▸ Exercise task
Set down all of the data exactly as it appears.

▸ Data excerpt
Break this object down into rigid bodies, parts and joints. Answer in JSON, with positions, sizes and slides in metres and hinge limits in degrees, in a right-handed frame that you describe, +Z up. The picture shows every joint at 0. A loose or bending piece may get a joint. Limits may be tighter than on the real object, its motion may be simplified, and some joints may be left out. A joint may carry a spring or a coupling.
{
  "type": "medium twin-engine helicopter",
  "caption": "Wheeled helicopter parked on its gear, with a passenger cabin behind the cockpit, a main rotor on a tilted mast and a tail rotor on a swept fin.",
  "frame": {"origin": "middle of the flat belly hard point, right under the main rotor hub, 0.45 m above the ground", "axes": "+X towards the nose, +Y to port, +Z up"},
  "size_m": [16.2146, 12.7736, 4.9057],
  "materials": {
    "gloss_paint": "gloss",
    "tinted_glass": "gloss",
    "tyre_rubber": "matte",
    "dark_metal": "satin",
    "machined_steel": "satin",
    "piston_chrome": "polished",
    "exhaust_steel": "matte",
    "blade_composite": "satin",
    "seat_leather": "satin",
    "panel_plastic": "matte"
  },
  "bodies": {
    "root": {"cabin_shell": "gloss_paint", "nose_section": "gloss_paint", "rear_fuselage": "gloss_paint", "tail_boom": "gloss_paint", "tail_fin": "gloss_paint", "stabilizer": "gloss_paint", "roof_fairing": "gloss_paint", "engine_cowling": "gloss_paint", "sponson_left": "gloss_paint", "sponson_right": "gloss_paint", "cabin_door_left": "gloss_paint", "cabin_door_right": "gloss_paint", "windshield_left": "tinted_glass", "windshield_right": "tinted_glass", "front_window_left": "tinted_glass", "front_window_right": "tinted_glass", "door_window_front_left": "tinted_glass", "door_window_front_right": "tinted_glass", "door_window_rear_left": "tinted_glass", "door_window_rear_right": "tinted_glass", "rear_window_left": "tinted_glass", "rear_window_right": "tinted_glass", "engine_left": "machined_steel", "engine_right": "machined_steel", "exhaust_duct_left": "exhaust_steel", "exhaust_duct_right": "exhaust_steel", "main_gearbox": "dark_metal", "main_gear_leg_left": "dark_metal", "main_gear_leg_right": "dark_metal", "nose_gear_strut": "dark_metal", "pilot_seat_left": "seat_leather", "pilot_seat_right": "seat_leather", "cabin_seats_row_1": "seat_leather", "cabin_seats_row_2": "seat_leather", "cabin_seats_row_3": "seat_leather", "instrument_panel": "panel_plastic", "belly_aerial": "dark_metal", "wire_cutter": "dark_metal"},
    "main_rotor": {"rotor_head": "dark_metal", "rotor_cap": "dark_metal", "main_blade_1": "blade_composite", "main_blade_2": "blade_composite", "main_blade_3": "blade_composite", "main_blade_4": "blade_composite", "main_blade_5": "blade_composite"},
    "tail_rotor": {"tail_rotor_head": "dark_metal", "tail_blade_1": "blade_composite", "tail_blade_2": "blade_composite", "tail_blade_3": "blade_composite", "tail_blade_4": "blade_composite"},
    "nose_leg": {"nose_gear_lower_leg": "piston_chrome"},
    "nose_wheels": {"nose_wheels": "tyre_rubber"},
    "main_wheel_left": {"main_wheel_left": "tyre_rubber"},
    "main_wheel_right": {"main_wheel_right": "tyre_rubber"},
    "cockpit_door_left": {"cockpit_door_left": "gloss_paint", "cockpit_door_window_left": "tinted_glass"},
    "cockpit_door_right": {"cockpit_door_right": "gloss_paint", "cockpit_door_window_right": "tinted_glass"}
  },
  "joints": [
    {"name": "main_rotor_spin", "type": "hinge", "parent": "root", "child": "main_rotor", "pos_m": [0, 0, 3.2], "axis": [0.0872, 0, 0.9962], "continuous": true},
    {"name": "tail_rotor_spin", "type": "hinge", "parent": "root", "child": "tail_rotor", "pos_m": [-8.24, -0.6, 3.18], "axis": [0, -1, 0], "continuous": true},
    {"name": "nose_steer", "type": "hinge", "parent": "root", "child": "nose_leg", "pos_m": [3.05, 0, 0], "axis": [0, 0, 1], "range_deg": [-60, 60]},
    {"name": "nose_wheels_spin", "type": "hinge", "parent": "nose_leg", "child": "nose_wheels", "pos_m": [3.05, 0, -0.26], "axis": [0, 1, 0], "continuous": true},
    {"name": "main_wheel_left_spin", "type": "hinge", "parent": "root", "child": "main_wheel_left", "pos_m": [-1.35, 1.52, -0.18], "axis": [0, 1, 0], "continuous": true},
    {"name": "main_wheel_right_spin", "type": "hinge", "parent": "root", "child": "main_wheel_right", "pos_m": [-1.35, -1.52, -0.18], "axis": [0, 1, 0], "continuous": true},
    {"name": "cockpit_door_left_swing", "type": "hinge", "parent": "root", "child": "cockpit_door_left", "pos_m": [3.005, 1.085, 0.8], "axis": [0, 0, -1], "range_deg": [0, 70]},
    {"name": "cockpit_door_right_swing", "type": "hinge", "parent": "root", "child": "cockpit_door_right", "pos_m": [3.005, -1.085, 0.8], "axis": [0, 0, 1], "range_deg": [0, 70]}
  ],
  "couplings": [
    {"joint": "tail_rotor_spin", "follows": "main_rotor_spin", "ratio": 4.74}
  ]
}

▸ The solution
Break this object down into rigid bodies, parts and joints. Answer in JSON, with positions, sizes and slides in metres and hinge limits in degrees, in a right-handed frame that you describe, +Z up. The picture shows every joint at 0. A loose or bending piece may get a joint. Limits may be tighter than on the real object, its motion may be simplified, and some joints may be left out. A joint may carry a spring or a coupling.
{
  "type": "medium twin-engine helicopter",
  "caption": "Wheeled helicopter parked on its gear, with a passenger cabin behind the cockpit, a main rotor on a tilted mast and a tail rotor on a swept fin.",
  "frame": {"origin": "middle of the flat belly hard point, right under the main rotor hub, 0.45 m above the ground", "axes": "+X towards the nose, +Y to port, +Z up"},
  "size_m": [16.2146, 12.7736, 4.9057],
  "materials": {
    "gloss_paint": "gloss",
    "tinted_glass": "gloss",
    "tyre_rubber": "matte",
    "dark_metal": "satin",
    "machined_steel": "satin",
    "piston_chrome": "polished",
    "exhaust_steel": "matte",
    "blade_composite": "satin",
    "seat_leather": "satin",
    "panel_plastic": "matte"
  },
  "bodies": {
    "root": {"cabin_shell": "gloss_paint", "nose_section": "gloss_paint", "rear_fuselage": "gloss_paint", "tail_boom": "gloss_paint", "tail_fin": "gloss_paint", "stabilizer": "gloss_paint", "roof_fairing": "gloss_paint", "engine_cowling": "gloss_paint", "sponson_left": "gloss_paint", "sponson_right": "gloss_paint", "cabin_door_left": "gloss_paint", "cabin_door_right": "gloss_paint", "windshield_left": "tinted_glass", "windshield_right": "tinted_glass", "front_window_left": "tinted_glass", "front_window_right": "tinted_glass", "door_window_front_left": "tinted_glass", "door_window_front_right": "tinted_glass", "door_window_rear_left": "tinted_glass", "door_window_rear_right": "tinted_glass", "rear_window_left": "tinted_glass", "rear_window_right": "tinted_glass", "engine_left": "machined_steel", "engine_right": "machined_steel", "exhaust_duct_left": "exhaust_steel", "exhaust_duct_right": "exhaust_steel", "main_gearbox": "dark_metal", "main_gear_leg_left": "dark_metal", "main_gear_leg_right": "dark_metal", "nose_gear_strut": "dark_metal", "pilot_seat_left": "seat_leather", "pilot_seat_right": "seat_leather", "cabin_seats_row_1": "seat_leather", "cabin_seats_row_2": "seat_leather", "cabin_seats_row_3": "seat_leather", "instrument_panel": "panel_plastic", "belly_aerial": "dark_metal", "wire_cutter": "dark_metal"},
    "main_rotor": {"rotor_head": "dark_metal", "rotor_cap": "dark_metal", "main_blade_1": "blade_composite", "main_blade_2": "blade_composite", "main_blade_3": "blade_composite", "main_blade_4": "blade_composite", "main_blade_5": "blade_composite"},
    "tail_rotor": {"tail_rotor_head": "dark_metal", "tail_blade_1": "blade_composite", "tail_blade_2": "blade_composite", "tail_blade_3": "blade_composite", "tail_blade_4": "blade_composite"},
    "nose_leg": {"nose_gear_lower_leg": "piston_chrome"},
    "nose_wheels": {"nose_wheels": "tyre_rubber"},
    "main_wheel_left": {"main_wheel_left": "tyre_rubber"},
    "main_wheel_right": {"main_wheel_right": "tyre_rubber"},
    "cockpit_door_left": {"cockpit_door_left": "gloss_paint", "cockpit_door_window_left": "tinted_glass"},
    "cockpit_door_right": {"cockpit_door_right": "gloss_paint", "cockpit_door_window_right": "tinted_glass"}
  },
  "joints": [
    {"name": "main_rotor_spin", "type": "hinge", "parent": "root", "child": "main_rotor", "pos_m": [0, 0, 3.2], "axis": [0.0872, 0, 0.9962], "continuous": true},
    {"name": "tail_rotor_spin", "type": "hinge", "parent": "root", "child": "tail_rotor", "pos_m": [-8.24, -0.6, 3.18], "axis": [0, -1, 0], "continuous": true},
    {"name": "nose_steer", "type": "hinge", "parent": "root", "child": "nose_leg", "pos_m": [3.05, 0, 0], "axis": [0, 0, 1], "range_deg": [-60, 60]},
    {"name": "nose_wheels_spin", "type": "hinge", "parent": "nose_leg", "child": "nose_wheels", "pos_m": [3.05, 0, -0.26], "axis": [0, 1, 0], "continuous": true},
    {"name": "main_wheel_left_spin", "type": "hinge", "parent": "root", "child": "main_wheel_left", "pos_m": [-1.35, 1.52, -0.18], "axis": [0, 1, 0], "continuous": true},
    {"name": "main_wheel_right_spin", "type": "hinge", "parent": "root", "child": "main_wheel_right", "pos_m": [-1.35, -1.52, -0.18], "axis": [0, 1, 0], "continuous": true},
    {"name": "cockpit_door_left_swing", "type": "hinge", "parent": "root", "child": "cockpit_door_left", "pos_m": [3.005, 1.085, 0.8], "axis": [0, 0, -1], "range_deg": [0, 70]},
    {"name": "cockpit_door_right_swing", "type": "hinge", "parent": "root", "child": "cockpit_door_right", "pos_m": [3.005, -1.085, 0.8], "axis": [0, 0, 1], "range_deg": [0, 70]}
  ],
  "couplings": [
    {"joint": "tail_rotor_spin", "follows": "main_rotor_spin", "ratio": 4.74}
  ]
}